Controlling electron and energy transfer paths by selective excitation in a zinc porphyrin–BODIPY–C60 multi-modular triad

Abstract

A multi-modular donor–acceptor triad composed of zinc porphyrin, BF₂-chelated dipyrromethene (BODIPY), and C₆₀ was newly synthesized, with the BODIPY entity at the central position. Using absorbance and emission spectral, electrochemical redox, and computational optimization results, energy level diagrams for the ZnP–BODIPY dyad and ZnP–BODIPY–C₆₀ triad were constructed to envision the different photochemical events upon selective excitation of the BODIPY and ZnP entities. By transient absorption spectral studies covering a wide femtosecond-to-millisecond time scale, evidence for the different photochemical events and their kinetic information was secured.
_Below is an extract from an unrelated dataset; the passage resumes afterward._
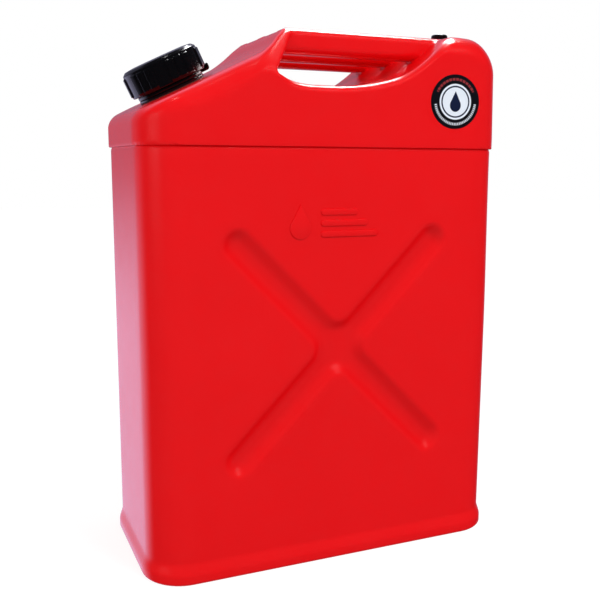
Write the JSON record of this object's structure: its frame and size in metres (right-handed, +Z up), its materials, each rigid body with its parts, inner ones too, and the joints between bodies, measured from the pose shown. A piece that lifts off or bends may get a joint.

Efficient singlet–singlet energy transfer from ¹BODIPY* to ZnP with a rate constant k_ENT = 1.7 × 10¹⁰ s⁻¹ in toluene was observed in the case of the ZnP–BODIPY dyad. Interestingly, in the case of the ZnP–BODIPY–C₆₀ triad, the selective excitation of ZnP resulted in electron transfer leading to the formation of the ZnP˙⁺–BODIPY–C₆₀˙⁻ charge-separated state. Owing to the distal separation of the radical cation and radical anion species (edge-to-edge distance of 18.7 Å), the radical ion-pair persisted for microseconds. By contrast, the selective excitation of BODIPY resulted in an ultrafast energy transfer to yield ZnP–BODIPY–¹C₆₀* as the major product. The ¹C₆₀* populated the low-lying ³C₆₀* via intersystem crossing prior to returning to the ground state. The present study successfully demonstrates the importance of supramolecular geometry and selection of excitation wavelength in regulating the different photoprocesses.